ORIGINALLY POSTED ON STRAIGHT.COM, JULY 25, 2008
There was a lot of secrecy surrounding the new X-Files movie. The story line was kept under heavy wraps, and when stars David Duchovny and Gillian Anderson made the promotional rounds of the TV talk-show circuit, they’d be all coy about the plot, then look embarrassed after showing a lame clip of their respective characters—former FBI agents Fox Mulder and Dana Scully—chatting while a longhaired loonie (Billy Connolly) got all psychic on their asses.
But the film’s big secret is out now: it sucks.
It kicks off with an army of FBI agents probing the ground with poles as they march across a snow-covered West Virginia field, following the exhortations of Connolly’s freaky Father Joseph (“It’s here!
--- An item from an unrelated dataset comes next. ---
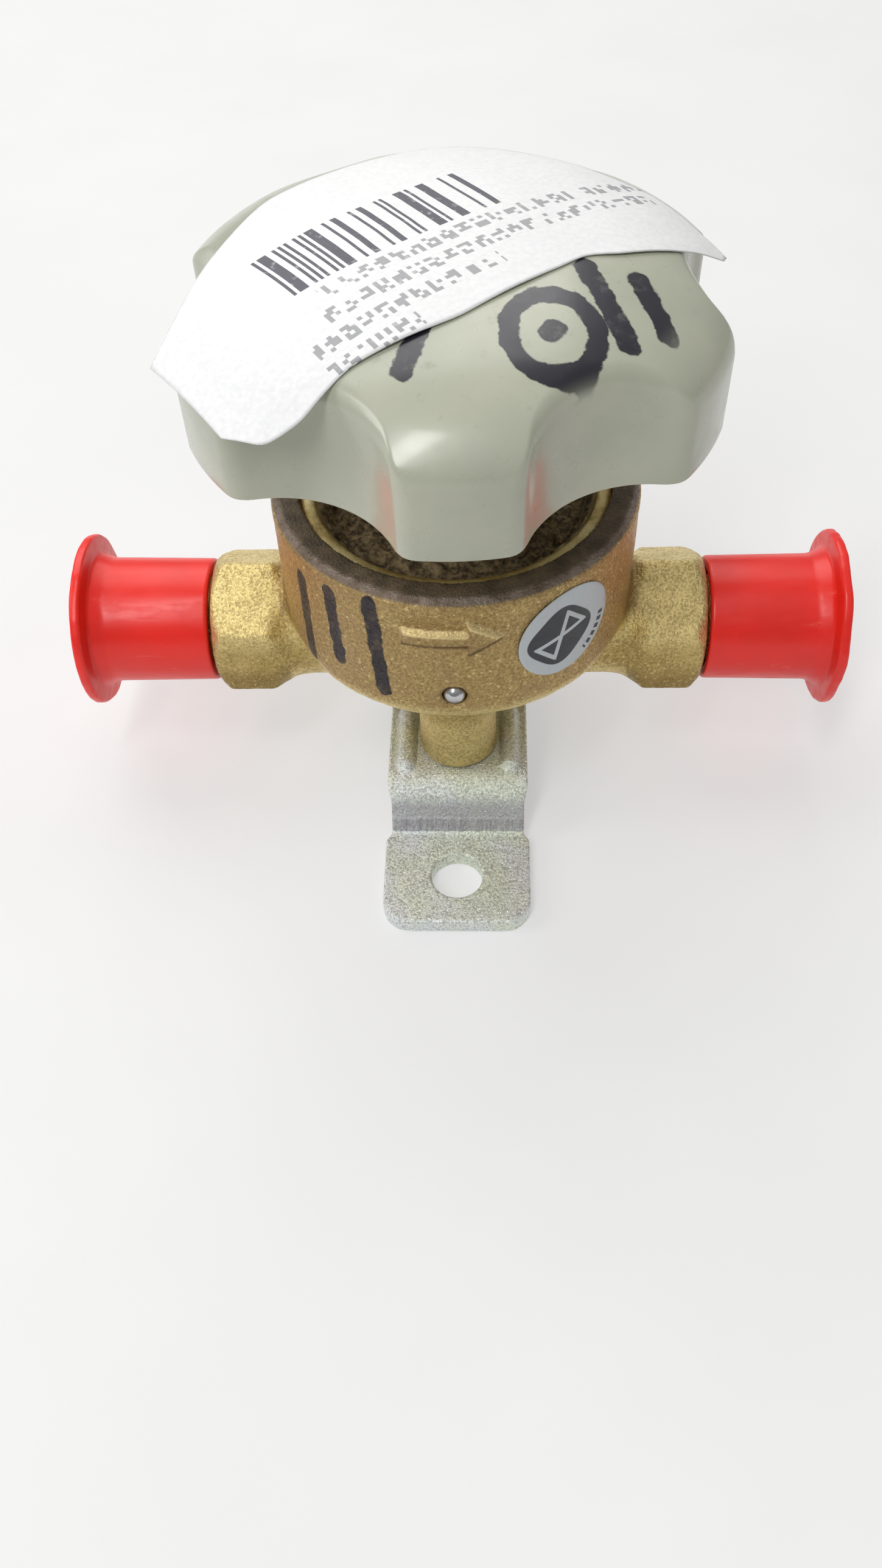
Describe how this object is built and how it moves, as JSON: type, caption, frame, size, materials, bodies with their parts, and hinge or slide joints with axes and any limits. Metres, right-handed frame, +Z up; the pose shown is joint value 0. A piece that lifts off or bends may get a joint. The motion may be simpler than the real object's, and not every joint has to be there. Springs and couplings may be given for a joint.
{
  "type": "diaphragm valve",
  "caption": "Small packless diaphragm valve with flare ends, lobed hand knob, foot bracket and push-on transit caps; turning the knob lifts the valve plate off its seat.",
  "frame": {"origin": "under the spindle's axis, in the plane that the bracket's feet stand on", "axes": "+Z up the spindle, +X along the ports the way the flow arrow points, -Y the side with the arrow"},
  "size_m": [0.0834, 0.064, 0.0616],
  "materials": {
    "forged_brass": "as forged, tarnished brown, granular",
    "turned_brass": "turned",
    "stainless": "ground",
    "zinc_steel": "zinc plated with a faint yellow passivation",
    "rubber": "matt",
    "nylon": "matt",
    "knob_plastic": "smooth grey-green moulding",
    "cap_plastic": "soft bright red moulding",
    "paper": "matt white",
    "sticker": "pale grey satin"
  },
  "bodies": {
    "housing": {"body": "forged_brass", "bonnet": "turned_brass", "diaphragm_lower": "stainless", "diaphragm_middle": "stainless", "diaphragm_upper": "stainless", "clamp_ring": "turned_brass", "spindle_oring": "rubber", "gland_washer": "nylon", "gland_snap_ring": "stainless", "return_spring": "stainless", "plug_ball": "stainless", "bracket": "zinc_steel", "bracket_screw_front": "zinc_steel", "bracket_screw_rear": "zinc_steel", "oval_sticker": "sticker"},
    "plunger": {"thrust_button": "stainless", "thrust_ball": "stainless", "valve_plate": "turned_brass", "seat_seal": "nylon", "seal_rivet": "turned_brass"},
    "handwheel": {"spindle": "stainless", "knob": "knob_plastic", "knob_insert": "turned_brass", "knob_clip": "stainless", "paper_label": "paper"},
    "inlet_cap_body": {"inlet_cap": "cap_plastic"},
    "outlet_cap_body": {"outlet_cap": "cap_plastic"}
  },
  "joints": [
    {"name": "valve_lift", "type": "slide", "parent": "housing", "child": "plunger", "axis": [0, 0, 1], "range_m": [0, 0.00125], "deforming": ["return_spring", "diaphragm_lower", "diaphragm_middle", "diaphragm_upper"]},
    {"name": "knob_turn", "type": "hinge", "parent": "plunger", "child": "handwheel", "pos_m": [0, 0, 0.054], "axis": [0, 0, 1], "range_deg": [0, 450]},
    {"name": "inlet_cap_pull", "type": "slide", "parent": "housing", "child": "inlet_cap_body", "axis": [-1, 0, 0], "range_m": [0, 0.016]},
    {"name": "outlet_cap_pull", "type": "slide", "parent": "housing", "child": "outlet_cap_body", "axis": [1, 0, 0], "range_m": [0, 0.016]}
  ],
  "couplings": [
    {"joint": "valve_lift", "follows": "knob_turn", "m_per_rad": 0.000159}
  ]
}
It’s here!”) until he leads them to a spot where a man’s mutilated arm is revealed. The fast-paced search sequence is intercut with shots of a woman driving along slippery, snow-packed roads only to get home and discover intruders who chase her down, but not before one of them takes a garden tool upside the head.
Those action-thriller aspects are soon usurped by heavy-handed, soap opera–style drama as Scully—now a deeply devoted medical doctor—is shown caring for a sweet boy who suffers from a life-threatening disease. At about this point, Anderson perfects the look of strained concern that will be her stock-in-trade throughout. It comes in handy when she tracks down the reclusive (i.e., bearded) Mulder in his hovel, amongst all his alien-abduction evidence, to ask if he’ll suspend his self-imposed exile and help find a missing agent.
As expected, he grudgingly complies. Next thing you know, the two ex-agents are back roaming the hallways at FBI offices in Washington, D.C., where the fluid camera settles on a portrait of George W. Bush just as the eerie X-Files theme is heard. That’s a portent of subtle comedy to come, but it only manifests through Mulder’s increasingly lame wisecracks.
Apart from the ever-present snow, Canadian content is provided by Callum Keith Rennie, who shows up with a suspect Russian accent as the plot about abductions and harvested body parts unfolds. But that underwhelming story line doesn’t lift the film above the realm of one of the X-Files’ more talky and uninspired TV episodes.
I want to believe this franchise is finished.